2. Primary System Testing Equipment
The primary system includes high-voltage electrical equipment such as transformers, circuit breakers, cables, busbars, and insulators. Primary system testing focuses on verifying insulation performance, electrical characteristics, and the overall condition of the equipment.
2.1 High-Voltage Testing Equipment
High-voltage testing equipment is used to assess insulation strength and dielectric performance of primary equipment. Commonly used devices include:
• AC withstand voltage test sets
• DC high-voltage generators
• Resonant test systems
• Partial discharge testing instruments
These devices are widely applied in transformer testing, cable testing, and insulation verification during both commissioning and maintenance stages.
2.2 Transformer Testing Equipment
Transformer testing is a key part of primary system verification. Typical transformer testing equipment includes:
• Transformer turns ratio testers
• Winding resistance testers
• Insulation resistance testers
• Dielectric loss (tan delta) testers
These instruments help engineers evaluate transformer condition, identify installation or manufacturing issues, and support condition-based maintenance decisions.
2.3 Primary Equipment and Circuit Testing Instruments
To verify current-carrying performance and mechanical condition of primary equipment, engineers commonly use:
• Contact resistance testers
• Circuit breaker timing analyzers
• Loop resistance testers
Such tests ensure reliable current paths and correct mechanical operation under actual service conditions.
3. Secondary System Testing Equipment
The secondary system consists of relay protection devices, measurement and control equipment, and secondary circuits. Testing of the secondary system focuses on functional correctness, coordination, and reliability.

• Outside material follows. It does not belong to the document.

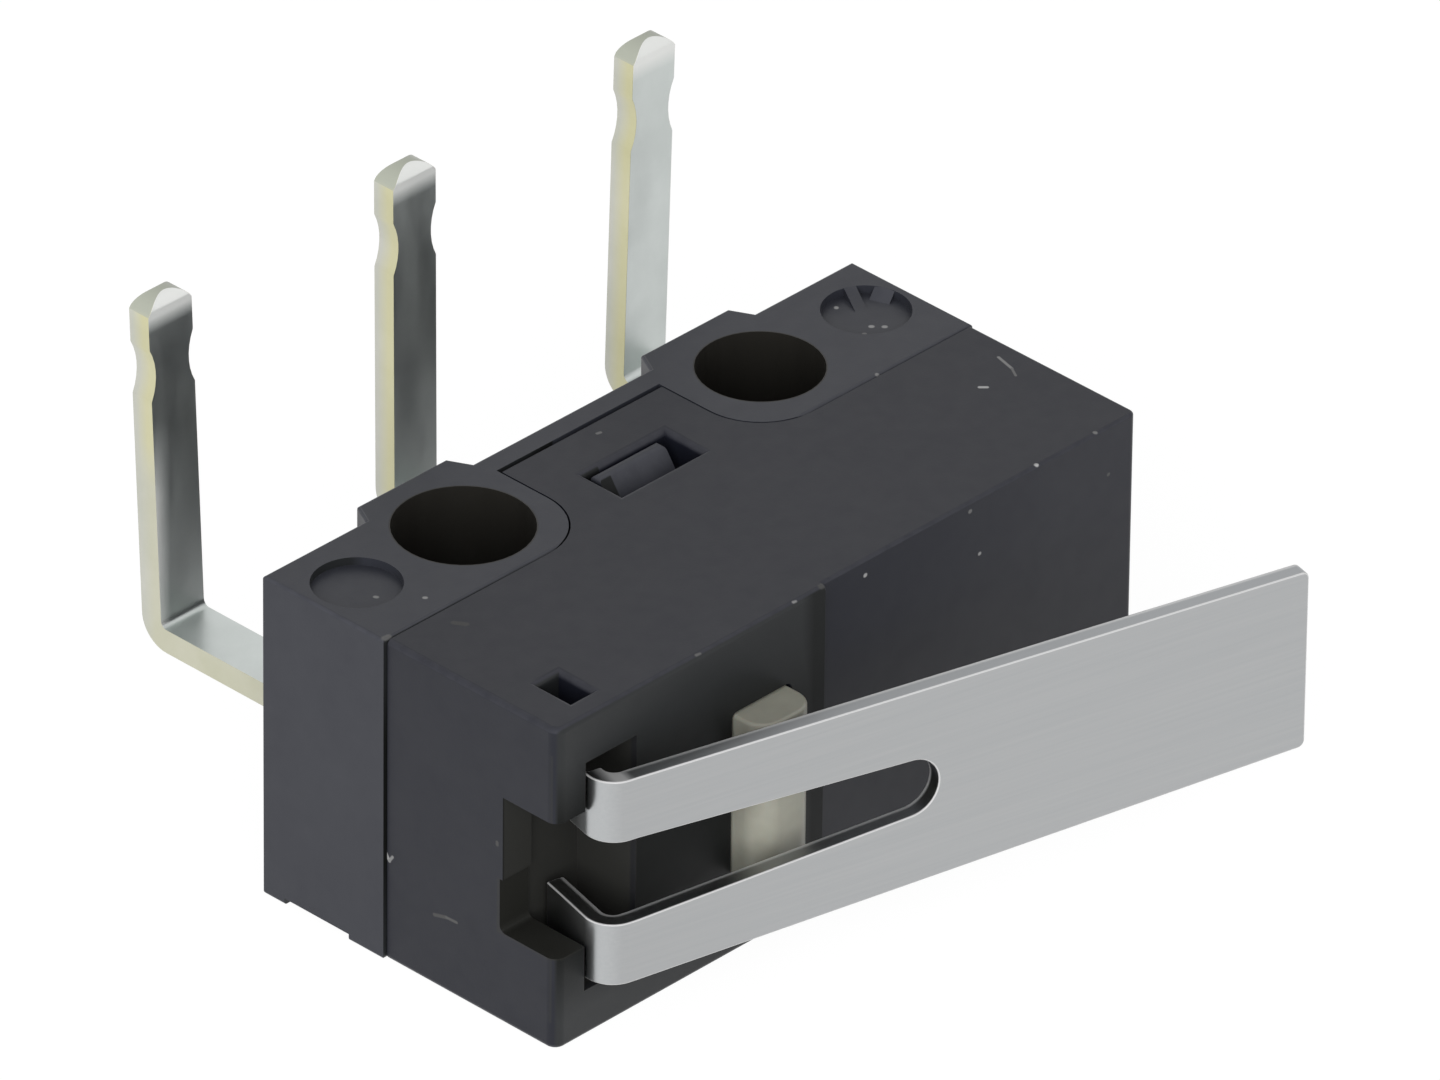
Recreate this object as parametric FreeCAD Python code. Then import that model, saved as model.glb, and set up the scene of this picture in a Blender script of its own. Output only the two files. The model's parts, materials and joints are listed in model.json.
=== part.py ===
"""Lever micro switch, subminiature, with right-angle board pins and a hinged lever.

Lengths are in millimetres. X runs along the case from the hinge end to the free end of the
lever, Y from the plunger face to the terminals, and Z up through the thickness of the case.
The pieces are drawn from the hinge end and the plunger face of the case, and the finished
shapes are then moved so that the origin lies on the axis of the locating hole, in the side
face on which the switch rests.
"""
import FreeCAD, Part
import math
import os

V = FreeCAD.Vector

# Case
case_length = 12.8
case_thickness = 5.8
case_left = 0.03
base_overhang = 0.05
seam_y = 3.55
seam_gap = 0.03
base_back = 6.15
side_wall = 0.6
end_wall = 0.65
front_wall = 0.85
front_step = 0.1
step_x = 5.85
edge_round = 0.06
soft_round = 0.1
hinge_corner_round = 0.2
far_corner_round = 0.12

# Mounting holes and the bosses behind them
hole_x = 3.15
hole_y = 5.0
hole_spacing = 6.5
wide_hole_d = 2.25
locating_hole_d = 2.05
boss_back_width = 1.92
boss_proud = 0.39
boss_slope = 0.2
wide_boss_shift = 0.2
locating_boss_shift = -0.1
shoulder_x = 1.47
shoulder_round = 1.1

# Round recesses in the corners of the base, and the relief under it
recess_inset = 0.82
recess_r = 0.72
recess_depth = 0.14
relief_reach = 1.5
relief_width = 1.4
relief_depth = 0.12
long_mark_angle = 65
long_mark_width = 0.2
long_mark_from = 0.2
short_mark_angle = 20
short_mark_width = 0.34
short_mark_from = 0.5

# Snap window of the cover and its barb on the base
tongue_back = 5.66
rail_front = 5.75
window_left = 5.5
window_right = 7.28
window_front = 3.92
window_back = 4.74
window_round = 0.12
barb_left = 5.6
barb_right = 7.04
barb_foot = 4.12
barb_sink = 0.04
barb_ramp = 0.4
barb_gap = 0.05
barb_round = 0.1

# Locating rails of the base inside the cover
rail_left = 2.6
rail_right = 10.4
rail_thickness = 0.3
rail_height = 0.35
fit_gap = 0.03

# Lever
pivot_x = 1.02
pivot_y = 0.65
lever_angle = 14.1
lever_travel = 15.1
sheet = 0.3
lever_reach = 12.55
lever_standoff = 1.27
bend_inner = 0.2
root_width = 3.68
tip_width = 3.2
tip_round = 0.12
slot_end = 5.87
slot_root_width = 1.48
slot_end_width = 1.0
tail_reach = 0.35
tail_step = 0.3
tail_step_at = 0.72
ear_width = 0.4
ear_height = 0.81

# Pocket in the cover for the two tines, its pivot windows and the notch beside it
pocket_left = 0.65
pocket_right = 1.75
pocket_depth = 1.15
pocket_low = 0.84
pocket_high = 4.97
pocket_wall = 0.45
pivot_window_x = 0.45
pivot_window_front = 0.37
pivot_window_back = 1.07
pivot_window_round = 0.12
notch_back = 1.1
notch_low = 1.65
notch_high = 4.1
notch_middle = 2.6
notch_ledge = 0.06
notch_round = 0.12

# Plunger
plunger_x = 4.47
plunger_width = 1.2
plunger_length = 2.9
plunger_out = 0.71
plunger_round = 0.4
plunger_corner = 0.06
plunger_travel = 0.475
guide_gap = 0.05
flange_width = 2.0
flange_length = 3.6
flange_thickness = 0.4
foot_width = 0.6
foot_length = 2.6
foot_bottom = 1.755

# Terminals, stamped from one sheet that lies flat in the middle of the case
pin_pitch = 5.08
pin_row_shift = -0.03
pin_width = 0.93
pin_sheet = 0.42
pin_z = 2.83
pin_back = 9.7
pin_top = 9.0
pin_bend = 0.12
pin_tip_rise = 0.26
pin_waist_below = 1.33
pin_waist_length = 0.95
pin_waist_depth = 0.11
pin_coin_height = 0.34
pin_coin_depth = 0.14
pin_leans = (-2.4, -0.4, 1.6)
slot_gap = 0.02

# Contacts and the snap blade, inside the case
blade_y = 2.1
blade_sheet = 0.1
blade_left = 1.0
blade_margin = 0.4
blade_width = 2.6
blade_rail = 0.5
blade_window_left = 2.6
blade_window_right = 7.4
tongue_width = 1.2
tongue_tip_x = 4.36
tongue_tip_drop = 0.4
tongue_bow = 0.5
stem_gap = 0.02
floor_gap = 0.05
arm_height = 0.45
open_arm_height = 0.33
hook_left = 3.95
hook_right = 4.3
hook_top = 2.45
contact_inset = 1.03
contact_head_r = 0.5
contact_neck_r = 0.2
contact_rise = 0.25
contact_travel = 0.5
bar_r = 0.2
bar_length = 1.0
contact_gap = 0.02
arm_margin = 0.35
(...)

3.1 Relay Protection Testing Equipment
Relay protection testing equipment is essential for verifying protection logic, setting values, and response times. Typical relay protection test sets support:
• Overcurrent protection testing
• Distance protection testing
• Differential protection testing
• Voltage and frequency protection testing
• End-to-end testing for communication-based protection
These devices are widely used during commissioning, routine testing, and post-fault analysis.
3.2 Secondary Circuit and Wiring Testing Equipment
To ensure correctness of secondary wiring and signal transmission, engineers commonly use:
• Secondary circuit testers
• Wiring continuity testers
• Polarity and phase sequence testers
These tools help identify wiring errors, incorrect connections, and signal issues before system energization.

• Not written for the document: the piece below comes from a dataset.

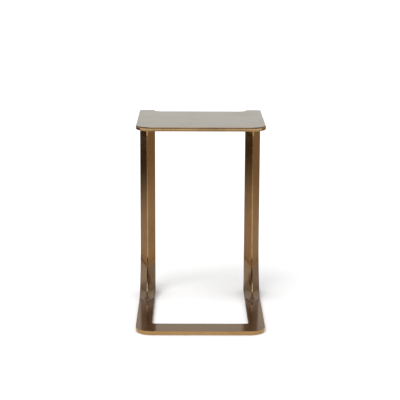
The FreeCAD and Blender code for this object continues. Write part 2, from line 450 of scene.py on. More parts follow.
class Workpiece:
    """One mesh on the bench, shaped with edit mode operators and finished with modifiers."""

    flat_turn: float = 1.0
    smooth_turn: float = 30.0

    def __init__(self, name: str) -> None:
        """Take the primitive that was just added, apply its place and open it for editing.

        Args:
            name: The new piece's name.
        """
        self.body = bpy.context.object
        self.body.name = name
        self.body.data.name = name
        bpy.ops.object.transform_apply(location=True, rotation=True, scale=True)
        self.open()

    @classmethod
    def plate(cls, name: str, low: Vector, high: Vector) -> "Workpiece":
        """Start from a flat rectangle that faces up.

        Args:
            name: The new piece's name.
            low: One corner.
            high: The opposite corner, at the same height.

        Returns:
            The rectangle, open for editing.
        """
        clear_selection()
        bpy.ops.mesh.primitive_plane_add(size=1.0, location=(low + high) / 2)
        bpy.context.object.scale = (high.x - low.x, high.y - low.y, 1.0)
        return cls(name)

    @classmethod
    def upright(cls, name: str, low: Vector, high: Vector) -> "Workpiece":
        """Start from a rectangle that stands across the table and faces the front.

        Args:
            name: The new piece's name.
            low: Its lower left corner.
            high: Its upper right corner, as far back.

        Returns:
            The rectangle, open for editing.
        """
        clear_selection()
        turn = Euler((math.radians(QUARTER_TURN), 0.0, 0.0))
        bpy.ops.mesh.primitive_plane_add(size=1.0, location=(low + high) / 2, rotation=turn)
        bpy.context.object.scale = (high.x - low.x, high.z - low.z, 1.0)
        return cls(name)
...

3.3 Measurement and Recording Devices
Accurate measurement and data recording are essential for analysis and reporting. Commonly used devices include:
• Power quality analyzers
• Digital fault recorders
• Portable data acquisition systems
The recorded data is often used for commissioning documentation, compliance verification, and technical evaluation.
4. Key Considerations for Equipment Selection
When selecting testing equipment for power engineering sites, engineers typically focus on the following factors:
• Compliance with applicable technical standards
• Suitability for real field operating conditions
• Safety performance and protection mechanisms
• Stability and repeatability of test results
• Ease of operation and clarity of test data and reports
In project-based procurement processes, testing equipment is usually evaluated based on technical performance, application experience, and long-term service support.
5. Conclusion
On-site testing is an indispensable part of power engineering projects. From primary system insulation verification to secondary system protection and circuit testing, reliable testing equipment plays a vital role in ensuring safe and stable operation of power systems.
A clear understanding of commonly used testing equipment and their application scenarios helps engineers make informed decisions during equipment selection, testing execution, and project delivery. As power systems continue to evolve, on-site testing equipment will remain a fundamental technical foundation supporting modern power networks.